With the introduction of mobile phones in the camps, the two brothers began to talk to their family in Morocco. Eventually, Mustapha decided to risk a visit. Saying he was driving to a market in Mauritania, he made his way to his family home in Morocco.

Thanks to a lifetime of Polisario propaganda about the evils of Morocco, he arrived fearful and anxious. After a week, he told his older brother: “In the camps I saw with one eye and heard with one ear; now I see with two eyes and hear with two ears.” In short, he realized that the war was pointless, and that Morocco has a relatively prosperous and open society, especially compared to the one-party dictatorship that brooked no dissent in the camps. He freely expressed his views to a Spanish newspaper as well as to Moroccan and pan-Arab media. The Polisario branded him a traitor and said it intended to try him for violating his oath as a Polisario police officer.

Mustapha returned to the camps last month, vowing to set up a reform-minded pro-democracy group there. Instead, he was arrested and, when I visited the camps in October, Polisario officials repeatedly denied any access to the prisoner by journalists.

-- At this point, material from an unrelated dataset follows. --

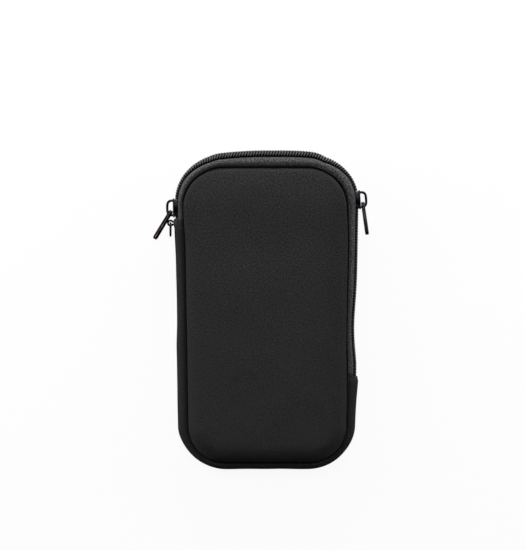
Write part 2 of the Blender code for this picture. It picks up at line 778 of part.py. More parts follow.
def main():
    """Build every piece of the sleeve."""
    clear_scene()
    neoprene = make_material("neoprene", (0.022, 0.022, 0.024), 0.9)
    gusset = make_material("gusset_neoprene", (0.02, 0.02, 0.021), 0.9)
    tape = make_material("zip_tape", (0.03, 0.03, 0.031), 0.85)
    coil = make_material("zip_coil", (0.06, 0.06, 0.062), 0.45)
    binding = make_material("binding", (0.018, 0.018, 0.019), 0.9)
    thread = make_material("thread", (0.05, 0.05, 0.052), 0.7)
    slider = make_material("slider_metal", (0.05, 0.052, 0.06), 0.35, 0.9)
    pull = make_material("pull_metal", (0.045, 0.043, 0.042), 0.28, 0.95)

    make_front_panel(neoprene)
    make_back_panel(neoprene)
    make_gusset(gusset)
    make_bindings(binding)
    make_zip(tape, coil)
    make_bartack("bartack_left", ZIP_START, thread)
    make_bartack("bartack_right", ZIP_END, thread)

    corner = SEAM.runs[LEFT_CORNER][1].to_3d() + UP * MID_HEIGHT
    swing = make_empty("left_corner_axis", Matrix.Translation(corner))
    make_slider("left", LEFT_SLIDER_AT, LEFT_PULL_ANGLE, slider, pull, swing)
    make_slider("right", RIGHT_SLIDER_AT, RIGHT_PULL_ANGLE, slider, pull, None)
    make_strap_loop(tape)
    make_strap_ring(slider)


main()
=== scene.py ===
"""A soft neoprene phone sleeve, partly unzipped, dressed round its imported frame.

The sleeve lies on its back on a pale floor, +Y towards its top and +Z out of its front panel.
Lengths are in metres.
"""

import logging
import math
from bisect import bisect_right
from dataclasses import dataclass
from enum import Enum
from typing import Sequence

import bmesh
import bpy
import numpy as np
from mathutils import Matrix, Vector, geometry, noise


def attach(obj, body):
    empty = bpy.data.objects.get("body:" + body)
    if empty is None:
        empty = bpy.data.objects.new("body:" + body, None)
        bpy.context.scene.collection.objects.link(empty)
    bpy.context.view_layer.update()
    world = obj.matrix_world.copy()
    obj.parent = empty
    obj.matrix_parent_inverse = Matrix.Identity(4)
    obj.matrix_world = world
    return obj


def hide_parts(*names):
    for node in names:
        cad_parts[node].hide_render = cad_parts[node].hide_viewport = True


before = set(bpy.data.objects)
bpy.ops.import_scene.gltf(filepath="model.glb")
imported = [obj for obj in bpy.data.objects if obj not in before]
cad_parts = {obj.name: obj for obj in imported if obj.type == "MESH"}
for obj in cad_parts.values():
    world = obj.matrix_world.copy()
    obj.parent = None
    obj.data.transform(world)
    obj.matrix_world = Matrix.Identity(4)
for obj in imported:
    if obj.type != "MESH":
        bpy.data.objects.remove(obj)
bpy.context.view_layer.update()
LOG = logging.getLogger("sleeve")
Array = np.ndarray
Piece = bpy.types.Object
Node, Socket = bpy.types.Node, bpy.types.NodeSocket
Colour = tuple[float, float, float]
Pair = tuple[float, float]
Sizes = tuple[float, ...]
FABRIC_MAP = "Fabric"
WELD_DISTANCE = 1e-6
BEVEL_STEPS = 4
# A tapered wire's end ring is divided by the first, and the ring before it takes the second.
TIP_DIVISOR, SHOULDER_SHARE = 3, 0.8


class Side(Enum):
    """The two halves of the zip and of the sleeve."""

    FRONT = 1
    BACK = -1

    @property
    def word(self) -> str:
        """The side's name in the names of pieces."""
        return self.name.lower()


class Hand(Enum):
    """The two sides of the sleeve as its front is seen."""

    LEFT = "left"
    RIGHT = "right"


def smooth(share: float) -> float:
    """Ease from 0 to 1 with level ends."""
    share = min(max(share, 0.0), 1.0)
    return share * share * (3 - 2 * share)


def blend(low: float, high: float, share: float) -> float:
    """The value that lies a share of the way from low to high."""
    return low + (high - low) * share


def unit(ways: Array) -> Array:
    """Directions of length 1."""
    return ways / np.linalg.norm(ways, axis=-1)[..., None]


class Route:
    """A closed outline of straight runs and round corners, walked clockwise from below."""

    def __init__(
        self, halves: Sequence[float], ys: Sequence[float], radii: Sequence[float]
    ) -> None:
        """Work out the runs.

        Args:
            halves: Half the width at the top and at the bottom.
            ys: Where the top run and the bottom run lie.
            radii: Radius of the upper and of the lower corners.
        """
        (top_half, low_half), (top_y, low_y), (top_radius, low_radius) = halves, ys, radii
        start = Vector((0, low_y))
        corners = (
            (Vector((-low_half, low_y)), low_radius),
            (Vector((-top_half, top_y)), top_radius),
            (Vector((top_half, top_y)), top_radius),
            (Vector((low_half, low_y)), low_radius),
        )
        after = [corner for corner, _ in corners[1:]] + [start]
        self.runs: list[tuple[str, Vector, Vector, float]] = []
        place = start
        for (corner, radius), following in zip(corners, after):
            inward = (corner - place).normalized()
            onward = (following - corner).normalized()
            turn = inward.angle(onward)
            arc_start = corner - inward * radius * math.tan(turn / 2)
            centre = arc_start + Vector((inward.y, -inward.x)) * radius
            self.runs.append(("line", place, inward, (arc_start - place).length))
            self.runs.append(("arc", centre, arc_start - centre, radius * turn))
            place = corner + onward * radius * math.tan(turn / 2)
        self.runs.append(("line", place, (start - place).normalized(), (start - place).length))
        self.starts = [0.0]
        for run in self.runs:
            self.starts.append(self.starts[-1] + run[3])

    def at(self, distance: float) -> tuple[Vector, Vector]:
        """Find a place on the route.

        Args:
            distance: Length along the route from the bottom centre.

        Returns:
            The point and the outward direction there.
        """
        index = min(max(bisect_right(self.starts, distance) - 1, 0), len(self.runs) - 1)
        kind, origin, direction, _ = self.runs[index]
        along = distance - self.starts[index]
        if kind == "line":
            return origin + direction * along, Vector((-direction.y, direction.x))
        radial = direction.copy()
        radial.rotate(Matrix.Rotation(-along / direction.length, 2))
        return origin + radial, radial.normalized()

    def height_on(self, index: int, y: float) -> float:
        """The distance at which the straight run with this index reaches a height."""
        _, origin, direction, _ = self.runs[index]
        return self.starts[index] + (y - origin.y) / direction.y

    def ring(self, counts: Sequence[int]) -> list[tuple[Vector, Vector]]:
        """Walk round the route.

        Args:
            counts: How many steps each run gets.

        Returns:
            The points, each with its outward direction.
        """
        found = []
        for start, run, count in zip(self.starts, self.runs, counts):
            found += [self.at(start + run[3] * step / count) for step in range(count)]
        return found

    def inward_gap(self, point: Vector, outward: Vector, samples: int = 24) -> float:
        """Measure how far the route is, going straight back inward.

        Args:
            point: A point outside the route.
            outward: The way out from the route.
            samples: How closely each run is searched.

        Returns:
            The distance.
        """
        total = self.starts[-1]
        count = samples * len(self.runs)
        best = math.inf
        for step in range(count):
            first = self.at(total * step / count)[0] - point
            second = self.at(total * (step + 1) / count)[0] - point
            side_one = first.cross(outward)
            side_two = second.cross(outward)
            if side_one * side_two > 0 or side_one == side_two:
                continue
            crossing = first + (second - first) * (side_one / (side_one - side_two))
            gap = -crossing.dot(outward)
            if 0 < gap < best:
                best = gap
        return best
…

When I evaded my Polisario minder and visited Mustapha’s brother, Hafiz, he was frightened but willing to talk through a translator. He said he feared for his brother’s safety and for the security of his own job. He said he knew that retribution for expressing an honest political difference from the party line would be swift and harsh — for his brother, for himself and for other members of his clan. They expect to be tortured and could easily be killed.

If the Polisario fails to pardon its dissidents, and persists in swelling the ranks of Al Qaeda, the Moroccan-Polisario summit will simply be another UN-sponsored talk fest that accomplishes nothing as the region draws more and more Islamist radicals bent on creating another base for Al Qaeda.